Scrivi comunicazione e leggi persuasione. Vero, fin tanto che il destinatario è incline ad assorbire tutti i messaggi ricevuti senza valutarne criticamente i contenuti, come se questi fossero calati dall’alto. Ma se l’età del ricevente si iscrive in un lasso temporale che va dai 20 ai 35 anni circa allora la musica cambia. Questo, infatti, sarebbe un Millennials, parte di una generazione cresciuta sotto l’incessante bombardamento pubblicitario della tv generalista, abituata a non dare per scontato il mondo del lavoro e che ha vissuto, in prima persona, un’epoca di forti cambiamenti tecnologici, con la conseguente evoluzione degli strumenti e dei canali informativi. Sarebbe un soggetto tendenzialmente molto attento alle proprie scelte, scettico nei confronti del mercato e tutto ciò che questo ha da offrire e poco incline a riporre piena fiducia verso i messaggi pubblicitari. Un soggetto esigente, dunque, che non vuole essere persuaso né tantomeno stupito, ma che vuole prima di tutto essere ispirato.
Il fallimento di una relazione è quasi sempre un fallimento di comunicazione e con la caduta della “s” a certificare l’ingresso del termine Millennials nel gergo comune del nostro Paese, la necessità di individuare la chiave comunicativa più adatta per instaurare relazioni durature con la Generazione Y diventa ogni giorno più attuale. Senza scomodare troppo giganti intellettuali come Zygmunt Bauman, è chiaro come la capacità dell’emittente di individuare ingredienti comunicativi adatti a presentare gli aspetti più umani e reali di un brand costituisca un’arma vincente quando di parla di comunicazione e Millennials.
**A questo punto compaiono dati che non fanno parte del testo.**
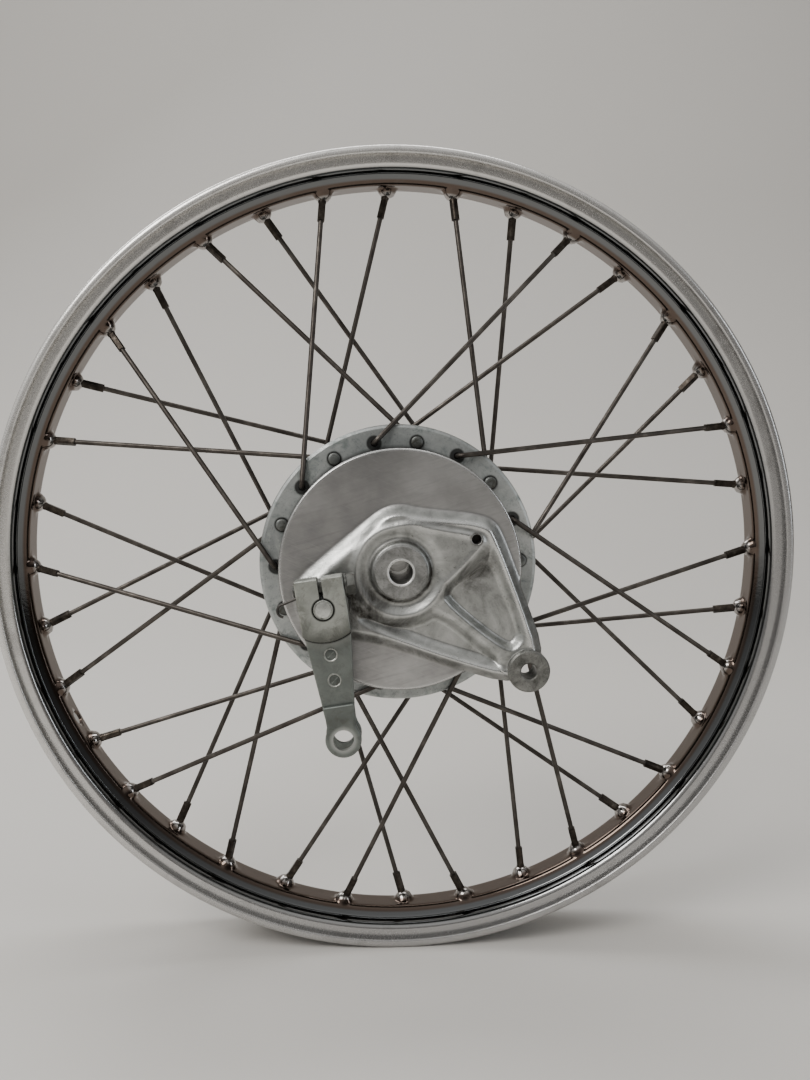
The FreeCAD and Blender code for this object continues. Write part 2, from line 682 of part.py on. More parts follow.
def make_shoe(name, side):
    middle, wide = S["shoe_depth"], S["shoe_width"]
    outer, thick = S["shoe_outer_radius"], S["shoe_web_thick"]
    body = new_body(name)
    web = new_sketch(body, name + "_web", "XZ_Plane", middle - thick * 0.5)
    shoe_web(web, side)
    pad(body, web, thick)
    table = new_sketch(body, name + "_table", "XZ_Plane", middle - wide * 0.5)
    arc_band(table, float(outer), outer - S["shoe_table_thick"], side * 16.0, side * 164.0)
    pad(body, table, wide)
    for end, x in (("anchor", SPRING_LEG_X), ("cam", -SPRING_LEG_X)):
        hook = new_sketch(body, "%s_hook_%s" % (name, end), "XZ_Plane", middle - thick)
        circle(hook, (x, side * SPRING_HOOK_Z), SPRING_HOLE_RADIUS)
        pocket(body, hook, thick * 2.0, True)
    body.Placement = FreeCAD.Placement(ORIGIN, shoe_frame())
    lining = new_body(name.replace("shoe", "lining"))
    band = new_sketch(lining, lining.Name + "_band", "XZ_Plane", middle - wide * 0.5)
    arc_band(band, outer + S["lining_thick"], float(outer), side * 28.0, side * 152.0)
    pad(lining, band, wide)
    lining.Placement = FreeCAD.Placement(ORIGIN, shoe_frame())


def spring_solid(end):
    """Extension spring across the two shoes at the anchor (+1) or cam (-1) end."""
    wire_radius, coil_radius, half = 0.7, 3.0, 11.0
    coil = Part.makeHelix(2.0, 2 * half, coil_radius)
    section = Part.Wire([Part.makeCircle(wire_radius, FreeCAD.Vector(coil_radius, 0, 0), SPIN_AXIS)])
    body = Part.Wire(coil.Edges).makePipeShell([section], True, True)
    body.translate(FreeCAD.Vector(0, 0, -half))
    depth = S["shoe_depth"] - 7.5
    legs = []
    for sign in (-1, 1):
        start = FreeCAD.Vector(coil_radius, 0, sign * half)
        turn = FreeCAD.Vector(coil_radius, 0, sign * SPRING_HOOK_Z)
        leg = Part.makeCylinder(wire_radius, SPRING_HOOK_Z - half, start, turn - start)
        hook = Part.makeCylinder(wire_radius, 9.0, turn, SPIN_AXIS * -1)
        legs.append(leg.fuse([hook, ball(turn, wire_radius), ball(start, wire_radius + 0.02)]))
    spring = body.fuse(legs)
    if end > 0:
        spring.rotate(ORIGIN, SPIN_AXIS, 180)
    spring.translate(FreeCAD.Vector(end * (SPRING_LEG_X + coil_radius), -depth, 0))
    spring.rotate(ORIGIN, SPIN_AXIS, -SIZES["pivot_angle"])
    return Part.makeCompound([spring])


def make_shoes():
    make_shoe("shoe_upper", 1)
    make_shoe("shoe_lower", -1)
    new_feature("shoe_spring_anchor_end", spring_solid(+1))
    new_feature("shoe_spring_cam_end", spring_solid(-1))


# ---------------------------------------------------------------- camshaft and lever

def lever_placement():
    """Sketches of the lever are drawn around the cam axis with the arm pointing down."""
    centre = at(SIZES["pivot_radius"], CAM_ANGLE, 0)
    return FreeCAD.Placement(centre, FreeCAD.Rotation(SPIN_AXIS, -SIZES["lever_angle"]))


def cam_placement():
    centre = at(SIZES["pivot_radius"], CAM_ANGLE, 0)
    return FreeCAD.Placement(centre, FreeCAD.Rotation(SPIN_AXIS, -SIZES["pivot_angle"]))


def make_camshaft():
    body = new_body("brake_camshaft")
    middle, wide = S["shoe_depth"], S["shoe_width"]
    blade_end = middle + wide * 0.5
    half, reach = S["cam_half_thick"], S["cam_half_width"]
    blade = new_sketch(body, "cam_blade", "XZ_Plane", middle - wide * 0.5)
    polygon(blade, [(-reach, -half + 1.4), (-reach + 1.4, -half), (reach - 1.4, -half),
                    (reach, -half + 1.4), (reach, half - 1.4), (reach - 1.4, half),
                    (-reach + 1.4, half), (-reach, half - 1.4)])
    pad(body, blade, wide)
    head = S["lever_head_back_depth"]
    boss(body, "cam_shaft_main", (0.0, 0.0), S["cam_shaft_radius"], blade_end, head - 0.6)
    boss(body, "cam_shaft_end", (0.0, 0.0), S["serration_radius"], head - 0.6,
         head + S["lever_head_thick"] + 1.2)
    body.Placement = cam_placement()


def clamp_head_outline(sketch):
    """Straight-sided head whose lower end is a shallow arc."""
    half, top = float(S["lever_head_half_width"]), float(S["lever_head_top"])
    shoulder = -top + 3.0
    for start, end in (((-half, shoulder), (-half, top)), ((-half, top), (half, top)),
                       ((half, top), (half, shoulder))):
        line_between(sketch, start, end)
    low = Part.Arc(FreeCAD.Vector(-half, shoulder, 0), FreeCAD.Vector(0, shoulder - 4.0, 0),
                   FreeCAD.Vector(half, shoulder, 0))
    sketch.addGeometry(low, False)


def lever_plate_outline():
    """Front plate: wide under the clamp head, narrow above the fork."""
    fork = S["lever_length"] - 17.0
    return [(-11.9, -12.0), (11.9, -12.0), (8.0, -fork), (-8.0, -fork)]


def make_lever():
    body = new_body("brake_lever")
    back, thick = S["lever_head_back_depth"], S["lever_head_thick"]
    height = S["clamp_bolt_height"]
    head = new_sketch(body, "clamp_head", "XZ_Plane", back)
    clamp_head_outline(head)
    pad(body, head, thick)
    front, plate = S["lever_plate_depth"], S["lever_plate_thick"]
    pad(body, face_outline(body, "front_plate", front, lever_plate_outline()), plate)
    fork = S["lever_length"] - 17.0
    tip = face_outline(body, "front_ear", front + 2.6,
                       [(-7.6, -fork + 2.5), (7.6, -fork + 2.5), (7.6, -fork - 6.0),
                        (8.8, -S["lever_length"]), (-8.8, -S["lever_length"]), (-7.6, -fork - 6.0)])
    pad(body, tip, plate)
    boss(body, "front_ear_round", (0.0, -S["lever_length"]), S["lever_eye_radius"], front + 2.6,
         front + 2.6 + plate)
    bore(body, "cam_hole", (0.0, 0.0), S["serration_radius"], back - 1.0, back + thick + 2.0)
    slot = face_outline(body, "clamp_slot", back - 1.0,
                        [(-1.1, 0.0), (1.1, 0.0), (1.1, height + 6.0), (-1.1, height + 6.0)])
    pocket(body, slot, thick + 3.0, True)
    bore(body, "front_clevis_hole", (0.0, -S["lever_length"]), S["lever_eye_hole_radius"],
         front, front + 2.0 * plate)
    bolt_hole = new_sketch(body, "clamp_bolt_hole", "YZ_Plane", -14.0)
    circle(bolt_hole, (-(back + thick * 0.5), height), S["clamp_bolt_radius"] + 0.1)
    pocket(body, bolt_hole, 30.0, True)
    body.Placement = lever_placement()


def make_fork_plate():
    """Rear plate riveted behind the front plate, stepped back to form the second ear."""
    body = new_body("lever_fork_plate")
    front, thick = S["lever_plate_depth"], 3.0
    fork = S["lever_length"] - 17.0
    ear_front = front + 2.6 - S["lever_fork_gap"]
    plate = face_outline(body, "rear_plate", front - thick,
                         [(-9.6, -22.0), (9.6, -22.0), (7.4, -fork), (-7.4, -fork)])
    pad(body, plate, thick)
    step = face_outline(body, "rear_step", ear_front - thick,
                        [(-7.4, -fork + 3.0), (7.4, -fork + 3.0), (7.4, -fork), (-7.4, -fork)])
    pad(body, step, front - ear_front + thick)
    ear = face_outline(body, "rear_ear", ear_front - thick,
                       [(-7.6, -fork + 3.0), (7.6, -fork + 3.0), (7.4, -fork - 7.0),
                        (8.8, -S["lever_length"]), (-8.8, -S["lever_length"]), (-7.4, -fork - 7.0)])
    pad(body, ear, thick)
    boss(body, "rear_ear_round", (0.0, -S["lever_length"]), S["lever_eye_radius"],
         ear_front - thick, ear_front)
    bore(body, "rear_clevis_hole", (0.0, -S["lever_length"]), S["lever_eye_hole_radius"],
         ear_front - thick - 1.0, ear_front + 1.0)
    body.Placement = lever_placement()


BOLT_ACROSS_FLATS = 10.0


def make_lever_fixings():
    front = S["lever_plate_depth"] + S["lever_plate_thick"]
    rivets = []
    for height in (-23.6, -36.6):
        centre = FreeCAD.Vector(0, -front, height)
        rivets.append(Part.makeCylinder(3.7, 0.5, centre, SPIN_AXIS * -1))
    moved = Part.makeCompound(rivets)
    moved.Placement = lever_placement()
    new_feature("lever_rivets", Part.makeCompound(moved.Solids))
    back, thick = S["lever_head_back_depth"], S["lever_head_thick"]
    side = FreeCAD.Vector(1, 0, 0)
    half = S["lever_head_half_width"]
    centre = FreeCAD.Vector(-half - 1.5, -(back + thick / 2), S["clamp_bolt_height"])
    seat = FreeCAD.Vector(half + 0.1, centre.y, centre.z)
    shank = Part.makeCylinder(S["clamp_bolt_radius"], 2 * half + 3.0, centre, side)
    corner = FreeCAD.Vector(1.1, BOLT_ACROSS_FLATS / math.sqrt(3.0), 0)
    corners = [FreeCAD.Rotation(side, 60.0 * k) * corner for k in range(7)]
    head = Part.Face(Part.makePolygon(corners)).extrude(side * 4.0)
    head.translate(seat)
    washer = Part.makeCylinder(5.6, 1.0, seat, side)
    washer = washer.cut(Part.makeCylinder(S["clamp_bolt_radius"], 1.0, seat, side))
    bolt = shank.fuse(head)
    for name, shape in (("clamp_bolt", bolt), ("clamp_washer", washer)):
        shape.Placement = lever_placement()
        new_feature(name, Part.makeCompound([shape]))


CAM_SPRING_RADIUS, CAM_SPRING_WIRE, CAM_SPRING_DEPTH = 9.0, 0.7, 82.75


def make_cam_spring():
    """Open loop of wire around the cam shaft behind the lever, with a hooked free end."""
    radius = CAM_SPRING_RADIUS
    tip = FreeCAD.Vector(-22.1, 0, 0.4)
    angle = math.atan2(tip.z, tip.x) - math.acos(radius / tip.Length)
    leave = FreeCAD.Vector(radius * math.cos(angle), 0, radius * math.sin(angle))
    middle = FreeCAD.Rotation(SPIN_AXIS, 150.0) * leave
    start = FreeCAD.Rotation(SPIN_AXIS, 300.0) * leave
    loop = Part.Arc(start, middle, leave).toShape()
    hook = Part.Arc(tip, FreeCAD.Vector(-23.4, 0, -2.6), FreeCAD.Vector(-20.4, 0, -5.4)).toShape()
    route = Part.Wire([loop, Part.makeLine(leave, tip), hook])
    ahead = FreeCAD.Rotation(SPIN_AXIS, 300.0 - 90.0) * leave
    section = Part.Wire([Part.makeCircle(CAM_SPRING_WIRE, start, ahead)])
    wire = route.makePipeShell([section], True, False)
    wire.translate(at(SIZES["pivot_radius"], CAM_ANGLE, CAM_SPRING_DEPTH))
    new_feature("cam_return_spring", Part.makeCompound([wire]))


# ---------------------------------------------------------------- build and write

def check_document():
    doc.recompute()
    bad = [item.Name for item in doc.Objects if "Invalid" in item.State or "Error" in item.State]
    for item in SUBPARTS:
        if item.Shape.isNull() or not item.Shape.isValid():
            bad.append(item.Label)
    if bad:
        raise RuntimeError("bad objects: " + ", ".join(bad))


def write_parts():
    os.makedirs("parts", exist_ok=True)
    for item in SUBPARTS:
        item.Shape.exportStep("parts/%s.step" % item.Label)
        print("%-26s solids %2d volume %10.1f" % (item.Label, len(item.Shape.Solids), item.Shape.Volume))


make_rim()
make_spokes()
make_hub()
make_cush_drive()
make_axle_stack()
make_panel()
make_anchor()
make_shoes()
make_camshaft()
make_lever()
make_fork_plate()
make_lever_fixings()
make_cam_spring()
check_document()
write_parts()
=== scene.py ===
import json
import math

import bmesh
import bpy
import numpy as np
from mathutils import Matrix, Vector


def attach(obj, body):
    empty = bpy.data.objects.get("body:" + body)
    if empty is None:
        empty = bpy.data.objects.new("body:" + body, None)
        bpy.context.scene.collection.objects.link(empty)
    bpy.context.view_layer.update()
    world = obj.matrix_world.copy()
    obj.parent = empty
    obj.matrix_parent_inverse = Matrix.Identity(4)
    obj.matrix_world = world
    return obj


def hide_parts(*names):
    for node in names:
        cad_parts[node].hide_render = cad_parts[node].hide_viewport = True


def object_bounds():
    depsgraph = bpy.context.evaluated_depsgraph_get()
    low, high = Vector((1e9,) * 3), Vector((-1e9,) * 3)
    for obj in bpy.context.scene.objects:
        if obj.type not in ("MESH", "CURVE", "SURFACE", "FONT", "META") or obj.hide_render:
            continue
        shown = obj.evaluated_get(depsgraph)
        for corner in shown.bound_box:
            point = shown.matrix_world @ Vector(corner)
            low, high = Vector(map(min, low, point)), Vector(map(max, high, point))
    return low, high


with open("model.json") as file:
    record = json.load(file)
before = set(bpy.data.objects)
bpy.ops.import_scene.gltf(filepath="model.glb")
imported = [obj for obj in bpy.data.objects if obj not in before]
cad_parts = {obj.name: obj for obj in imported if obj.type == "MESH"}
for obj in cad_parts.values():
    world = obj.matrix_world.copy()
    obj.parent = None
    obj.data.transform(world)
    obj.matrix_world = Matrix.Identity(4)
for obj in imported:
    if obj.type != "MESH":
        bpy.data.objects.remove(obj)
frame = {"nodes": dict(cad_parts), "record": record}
CAD_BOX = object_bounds()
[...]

Questi, infatti, oltre all’affidabilità, cercano in un brand anche onesta e autenticità, qualcuno che sia in grado di mettersi in discussione di fronte al consumatore per mostrare a un’audience estremamente difficile chi è veramente.
Per riuscirci il sarcasmo e l’autoironia sono un’ottima risposta. Fuori dalla monotonia e dall’autoreferenzialità che ha caratterizzato la comunicazione aziendale per interi decenni esiste, infatti, un mondo dove non prendersi troppo sul serio aiuta i consumatori più esigenti a prendere una decisione e i brand a posizionarsi in maniera solida nel proprio mercato di riferimento. Un modo di intendere la comunicazione pubblicitaria che arriva da oltreoceano dove, nella Madison Avenue di ormai mezzo secolo fa, William Bernbach e la sua DDB diedero vita a una serie di campagne pubblicitarie innovative per posizionare nel mercato americano un’automobile nata sotto l’egida del regime nazionalsocialista: il Maggiolino Volkswagen. In una società dove il sogno americano esigeva l’acquisto di automobili enormi, di grossa cilindrata, Bernbach decise di scherzare sulle dimensioni del Maggiolino per dare risalto alla principale caratteristica dell’auto tedesca: l’affidabilità. Think Small ebbe un successo enorme, contribuendo a rendere grande la casa automobilistica tedesca.
Oggi sono sempre più numerose le realtà orientate a questo tipo di registro comunicativo: dalla campagna di promozione territoriale Unrating Vienna, che fa leva sulle recensioni negative ricevute per esortare i visitatori a dare una propria valutazione della città alla campagna Assembly Fail di Ikea, che ironizza sui suoi mobili componibili per promuovere il servizio di assemblaggio, passando per gli endemici ritardi dei treni raccontati nello spot realizzato per il centenario di Ferrovie dello Stato. Si tratta di esempi che testimoniano come l’utilizzo dell’umorismo sarcastico per creare l’associazione simbolica di un brand con determinati valori consenta di aprire gli orizzonti a interpretazioni più veritiere dei brand e di renderli più vicini ai bisogni e alle esigenze dei consumatori.
Non un azzardo comunicativo, dunque, ma una strategia pensata per distinguere un brand all’interno dell’attuale overload informativo, mettendo al centro il senso della realtà e l’autenticità del messaggio, ovvero i principali punti di contatto con una generazione che non vuole essere persuasa ma ispirata.